Accordingly, the Court held that a blanket additional insured endorsement did not establish any meaningful suit-related contacts with Massachusetts such that Wesco should have reasonably anticipated being hailed to court in Massachusetts. While it might have been foreseeable that Xtreme could add a Massachusetts entity like Pray as a blanket additional insured and Pray might later sue Wesco, foreseeability alone is not a sufficient benchmark for personal jurisdiction. Therefore, the Court held that Wesco’s contacts with Massachusetts were unrelated to claims in this case, and insuring Xtreme and indirectly Pray via the blanket additional insured endorsement did not create a sufficient connection with Massachusetts to satisfy personal jurisdiction.

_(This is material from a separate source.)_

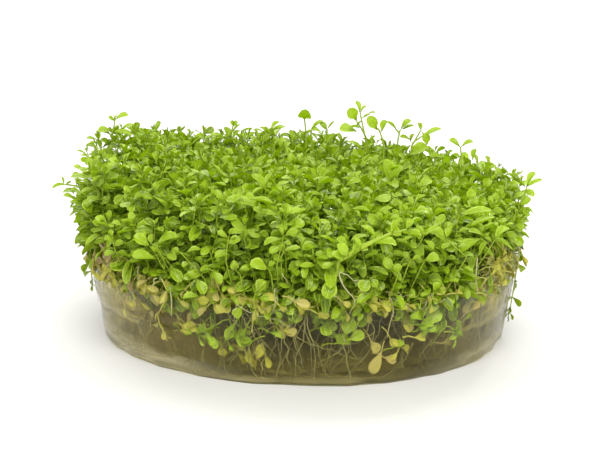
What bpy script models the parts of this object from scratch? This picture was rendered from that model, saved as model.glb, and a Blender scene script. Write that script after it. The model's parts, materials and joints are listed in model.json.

Therefore, the Court dismissed Pray’s complaint for lack of personal jurisdiction.
The Takeaway
As the general contractor in D.F. Pray found out, blanket additional insured endorsements can create issues with personal jurisdiction because the insurance company has no way of knowing who is covered or where the insurance company may reasonably be brought to court by an additional insured. To avoid this outcome, those named as additional insureds should consider requiring its lower-tier contractors to use the “specific” additional insured endorsements, expressly naming the additional insured’s business, state of incorporation, and principal place of business to ensure that the insurance company knows that it may be hailed to court in the jurisdiction where the additional insured is located. This will prevent your clients from having to travel to the forum of the lower-tier insurers to enforce the additional insured coverage.